[Start ENTRIES SUPPLIED]

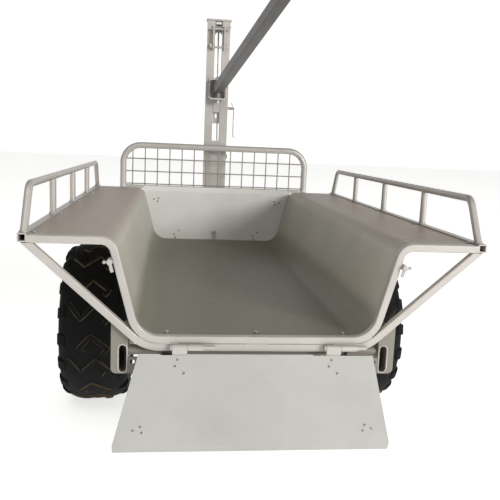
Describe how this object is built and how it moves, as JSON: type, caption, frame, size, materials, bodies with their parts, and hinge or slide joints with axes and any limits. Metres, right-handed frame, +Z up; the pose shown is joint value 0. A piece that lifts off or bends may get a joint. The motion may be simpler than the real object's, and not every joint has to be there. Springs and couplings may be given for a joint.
{
  "type": "tow behind cart",
  "caption": "Two-wheeled utility cart with a stepped sheet bed, side rails, drop tailgate, wire headboard, drawbar coupling and a small swinging crane.",
  "frame": {"origin": "on the ground, midway along and across the cart", "axes": "+Y towards the tow coupling, +X to the right seen from the tailgate, +Z up"},
  "size_m": [1.218, 2.85, 1.6431],
  "materials": {
    "bed_paint": "satin",
    "frame_paint": "satin",
    "gate_paint": "satin",
    "zinc_steel": "satin",
    "bearing_steel": "polished",
    "jib_paint": "satin",
    "forged_steel": "matte",
    "wire_rope": "satin",
    "tyre": "matte",
    "rim_paint": "satin",
    "grip": "matte"
  },
  "bodies": {
    "cart": {"tub_shell": "bed_paint", "rear_end_frame": "frame_paint", "rear_brace_tube": "frame_paint", "front_end_frame": "frame_paint", "front_brace_tube": "frame_paint", "side_tubes": "frame_paint", "side_rail_right": "frame_paint", "side_rail_left": "frame_paint", "guard_hoop": "frame_paint", "guard_mesh": "frame_paint", "hinge_barrels": "zinc_steel", "latch_bosses": "zinc_steel", "rear_sockets": "frame_paint", "rear_cross_tube": "frame_paint", "chassis_rails": "frame_paint", "cross_members": "frame_paint", "drawbar_tube": "frame_paint", "axle_beam": "frame_paint", "stub_axles": "zinc_steel", "mast_uprights": "frame_paint", "mast_post": "frame_paint", "mast_cap": "frame_paint", "mast_base": "frame_paint", "sheave_cage": "frame_paint", "hoist_rope_front": "wire_rope", "winch_frame": "frame_paint", "leg_bracket": "frame_paint", "sheet_bolts": "zinc_steel"},
    "tailgate": {"tailgate_panel": "gate_paint", "tailgate_hinges": "zinc_steel"},
    "front_gate": {"front_gate_panel": "gate_paint", "front_gate_hinges": "zinc_steel"},
    "rear_right_latch": {"latch_rear_right": "zinc_steel"},
    "rear_left_latch": {"latch_rear_left": "zinc_steel"},
    "front_right_latch": {"latch_front_right": "zinc_steel"},
    "front_left_latch": {"latch_front_left": "zinc_steel"},
    "right_wheel": {"tyre_right": "tyre", "rim_right": "rim_paint", "hub_right": "zinc_steel", "bearings_right": "bearing_steel"},
    "left_wheel": {"tyre_left": "tyre", "rim_left": "rim_paint", "hub_left": "zinc_steel", "bearings_left": "bearing_steel"},
    "carriage": {"carriage_slider": "zinc_steel", "carriage_bracket": "frame_paint", "carriage_keeper": "frame_paint", "jib_pin": "zinc_steel", "hoist_rope_drop": "wire_rope"},
    "jib": {"jib_arm": "jib_paint"},
    "hook": {"jib_hook": "forged_steel"},
    "lever": {"lock_lever": "zinc_steel"},
    "drum": {"winch_drum": "zinc_steel", "hoist_rope_coil": "wire_rope", "winch_crank": "zinc_steel", "winch_grip": "grip"},
    "pawl": {"winch_pawl": "zinc_steel"},
    "roller": {"sheave": "zinc_steel"},
    "leg": {"parking_leg": "frame_paint"},
    "coupling": {"coupling_clevis": "zinc_steel"}
  },
  "joints": [
    {"name": "tailgate_hinge", "type": "hinge", "parent": "cart", "child": "tailgate", "pos_m": [0, -1.41505, 0.443], "axis": [-1, 0, 0], "range_deg": [0, 180]},
    {"name": "front_gate_hinge", "type": "hinge", "parent": "cart", "child": "front_gate", "pos_m": [0, 0.28495, 0.443], "axis": [-1, 0, 0], "range_deg": [0, 70]},
    {"name": "rear_right_latch_turn", "type": "hinge", "parent": "cart", "child": "rear_right_latch", "pos_m": [0.3795, -1.41205, 0.66], "axis": [0, 1, 0], "range_deg": [0, 105]},
    {"name": "rear_left_latch_turn", "type": "hinge", "parent": "cart", "child": "rear_left_latch", "pos_m": [-0.3795, -1.41205, 0.66], "axis": [0, -1, 0], "range_deg": [0, 105]},
    {"name": "front_right_latch_turn", "type": "hinge", "parent": "cart", "child": "front_right_latch", "pos_m": [0.3795, 0.28195, 0.66], "axis": [0, 1, 0], "range_deg": [0, 105]},
    {"name": "front_left_latch_turn", "type": "hinge", "parent": "cart", "child": "front_left_latch", "pos_m": [-0.3795, 0.28195, 0.66], "axis": [0, -1, 0], "range_deg": [0, 105]},
    {"name": "right_wheel_roll", "type": "hinge", "parent": "cart", "child": "right_wheel", "pos_m": [0.484, -0.61405, 0.29], "axis": [1, 0, 0], "continuous": true},
    {"name": "left_wheel_roll", "type": "hinge", "parent": "cart", "child": "left_wheel", "pos_m": [-0.484, -0.61405, 0.29], "axis": [1, 0, 0], "continuous": true},
    {"name": "carriage_slide", "type": "slide", "parent": "cart", "child": "carriage", "axis": [0, 0, 1], "range_m": [-0.09, 0.14], "deforming": ["hoist_rope_drop"]},
    {"name": "jib_swing", "type": "hinge", "parent": "carriage", "child": "jib", "pos_m": [0, 0.50995, 1.233], "axis": [0, 0, 1], "range_deg": [-85, 65]},
    {"name": "hook_swing", "type": "hinge", "parent": "jib", "child": "hook", "pos_m": [0.23108, -0.80054, 1.56256], "axis": [0.9848, 0.1736, 0], "range_deg": [-50, 50]},
    {"name": "lever_slide", "type": "slide", "parent": "cart", "child": "lever", "axis": [-1, 0, 0], "range_m": [0, 0.018]},
    {"name": "drum_turn", "type": "hinge", "parent": "cart", "child": "drum", "pos_m": [0, 0.67095, 0.61], "axis": [1, 0, 0], "range_deg": [-250, 390]},
    {"name": "pawl_turn", "type": "hinge", "parent": "cart", "child": "pawl", "pos_m": [0.034, 0.70095, 0.662], "axis": [1, 0, 0], "range_deg": [0, 11]},
    {"name": "roller_turn", "type": "hinge", "parent": "cart", "child": "roller", "pos_m": [0, 0.60795, 1.556], "axis": [1, 0, 0], "range_deg": [-330, 215]},
    {"name": "leg_fold", "type": "hinge", "parent": "cart", "child": "leg", "pos_m": [0, 1.05495, 0.305], "axis": [-1, 0, 0], "range_deg": [0, 80]},
    {"name": "coupling_swivel", "type": "hinge", "parent": "cart", "child": "coupling", "pos_m": [0, 1.30495, 0.367], "axis": [0, 1, 0], "range_deg": [-90, 90]}
  ],
  "couplings": [
    {"joint": "drum_turn", "follows": "carriage_slide", "rad_per_m": 46.729},
    {"joint": "roller_turn", "follows": "carriage_slide", "rad_per_m": -39.37}
  ]
}
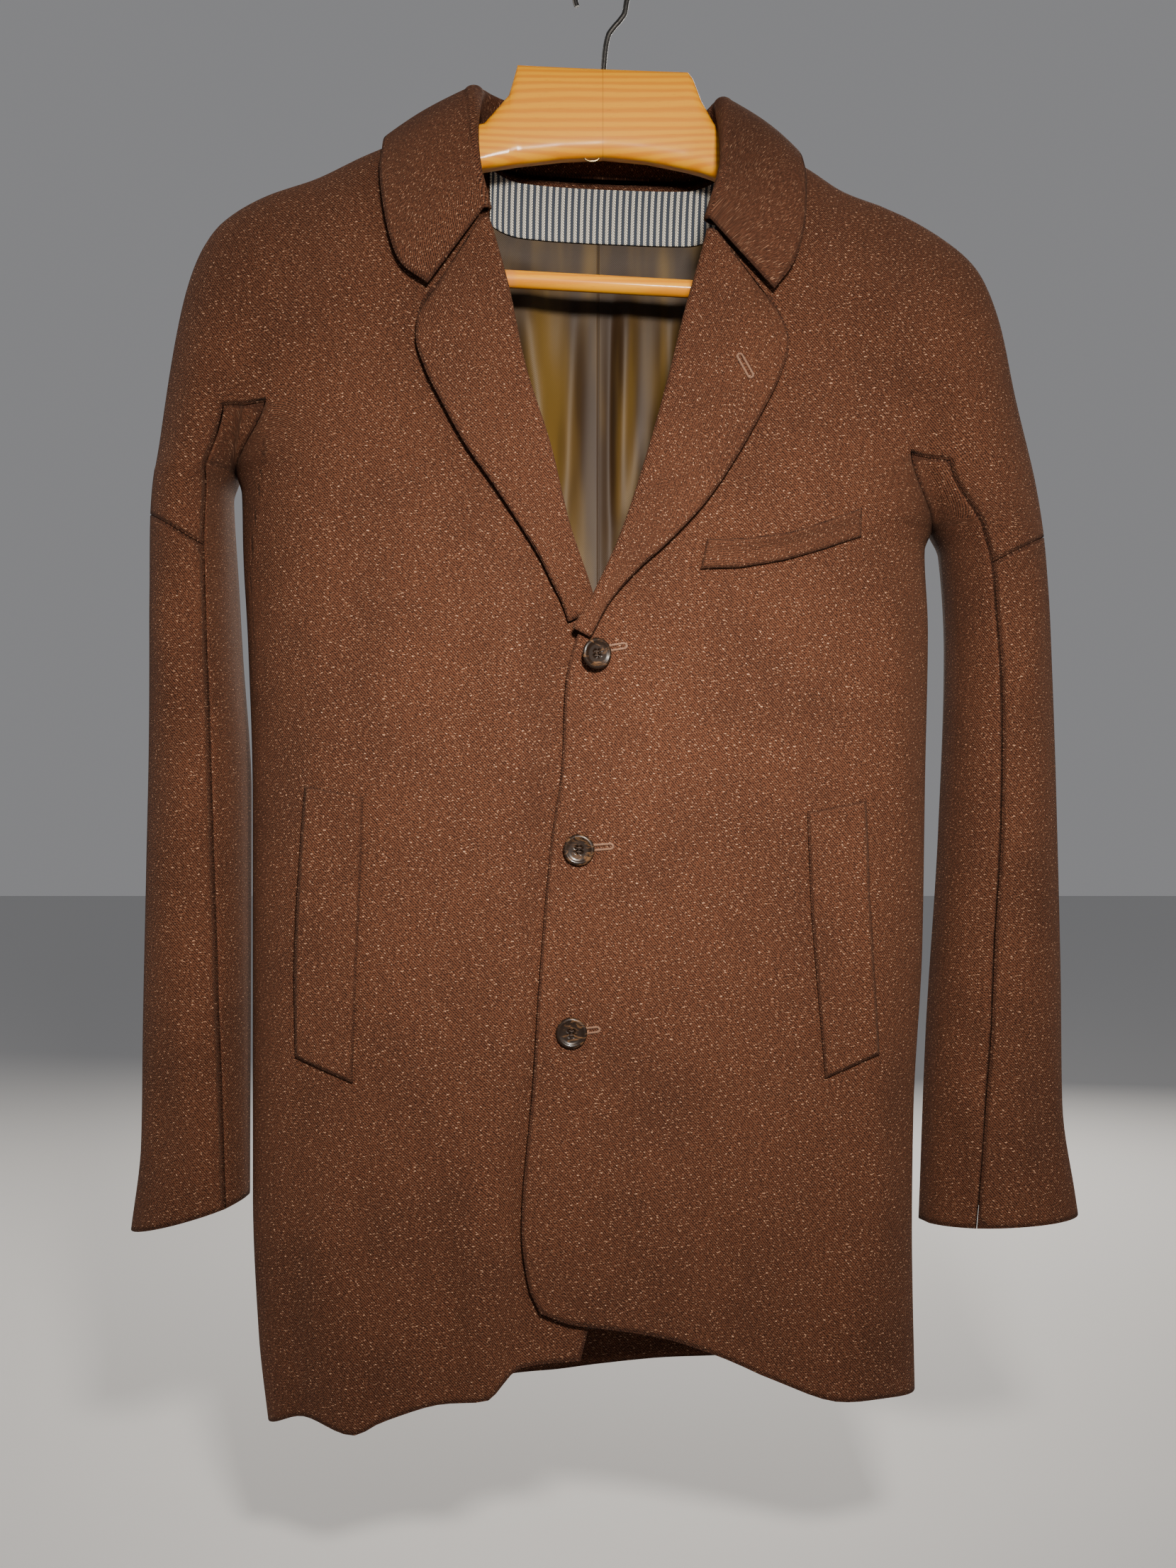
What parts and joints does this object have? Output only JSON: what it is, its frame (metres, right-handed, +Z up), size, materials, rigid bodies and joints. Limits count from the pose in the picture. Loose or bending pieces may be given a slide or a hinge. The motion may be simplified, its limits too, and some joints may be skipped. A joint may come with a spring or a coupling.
{
  "type": "wool jacket on a wooden coat hanger",
  "caption": "Single-breasted wool jacket with notch lapels, dropped shoulders, upright hand pockets and a chest pocket, hanging buttoned on a wooden hanger with a trouser bar.",
  "frame": {"origin": "top of the hook's inner side, where the hanger is held", "axes": "+Z up, front of the jacket towards -Y, +X to the viewer's right"},
  "size_m": [0.6717, 0.1639, 1.0146],
  "materials": {
    "wool": "napped wool",
    "lining": "satin twill",
    "stripe": "striped woven tape",
    "horn": "polished horn",
    "wood": "clear lacquer",
    "steel": "plated wire"
  },
  "bodies": {
    "root": {"front_left": "wool", "front_right": "wool", "back": "wool", "sleeve_top_left": "wool", "sleeve_top_right": "wool", "sleeve_under_left": "wool", "sleeve_under_right": "wool", "collar": "wool", "lapel_left": "wool", "lapel_right": "wool", "welt_chest": "wool", "welt_hand_left": "wool", "welt_hand_right": "wool", "neck_band": "stripe", "lining_back": "lining", "button_top": "horn", "button_middle": "horn", "button_bottom": "horn", "hanger_body": "wood", "hanger_bar": "wood", "hanger_hook": "steel"}
  },
  "joints": []
}
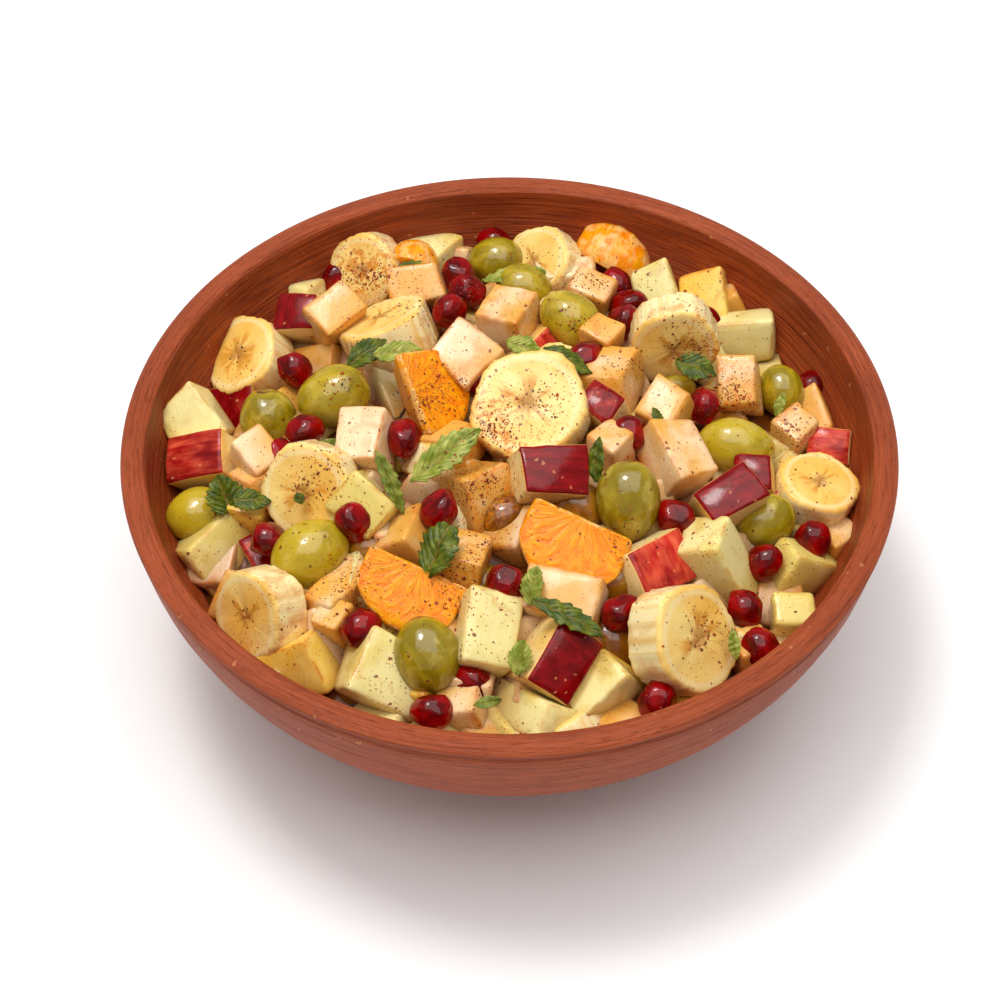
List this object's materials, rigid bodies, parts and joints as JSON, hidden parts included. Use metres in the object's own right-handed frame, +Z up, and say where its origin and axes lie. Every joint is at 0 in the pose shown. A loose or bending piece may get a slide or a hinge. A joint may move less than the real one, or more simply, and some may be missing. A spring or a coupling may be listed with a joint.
{
  "type": "fruit salad",
  "caption": "Turned clay bowl heaped with cut fruit salad: apple, melon, mango, banana, grapes, orange and pomegranate seeds with mint and ground spice.",
  "frame": {"origin": "on the table under the middle of the bowl's foot", "axes": "+Z up through the middle of the bowl; -Y towards the side that the heap was dressed to face"},
  "size_m": [0.2066, 0.2066, 0.0845],
  "materials": {
    "clay": "unglazed burnished red-brown clay with fine turning lines",
    "fruit": "wet cut fruit in thin amber juice",
    "apple_flesh": "wet cream apple flesh with spiced edges",
    "apple_skin": "glossy crimson apple skin",
    "melon": "wet pale green melon flesh",
    "mango": "wet yellow mango flesh",
    "banana": "moist banana slice with a darker star",
    "grape": "glossy yellow-green grape skin",
    "orange": "wet orange pulp with pale membrane",
    "pomegranate": "ruby red wet seed",
    "mint": "torn fresh mint leaf",
    "spice": "ground chilli and black pepper grains"
  },
  "bodies": {
    "root": {"bowl": "clay", "salad_heap": "fruit"}
  },
  "joints": []
}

[End ENTRIES SUPPLIED]

- WHAT IS BEING ASKED
Wherever "joints" shows up in a line, copy that line.

- RESPONSE
Describe how this object is built and how it moves, as JSON: type, caption, frame, size, materials, bodies with their parts, and hinge or slide joints with axes and any limits. Metres, right-handed frame, +Z up; the pose shown is joint value 0. A piece that lifts off or bends may get a joint. The motion may be simpler than the real object's, and not every joint has to be there. Springs and couplings may be given for a joint.
  "joints": [
What parts and joints does this object have? Output only JSON: what it is, its frame (metres, right-handed, +Z up), size, materials, rigid bodies and joints. Limits count from the pose in the picture. Loose or bending pieces may be given a slide or a hinge. The motion may be simplified, its limits too, and some joints may be skipped. A joint may come with a spring or a coupling.
  "joints": []
List this object's materials, rigid bodies, parts and joints as JSON, hidden parts included. Use metres in the object's own right-handed frame, +Z up, and say where its origin and axes lie. Every joint is at 0 in the pose shown. A loose or bending piece may get a slide or a hinge. A joint may move less than the real one, or more simply, and some may be missing. A spring or a coupling may be listed with a joint.
  "joints": []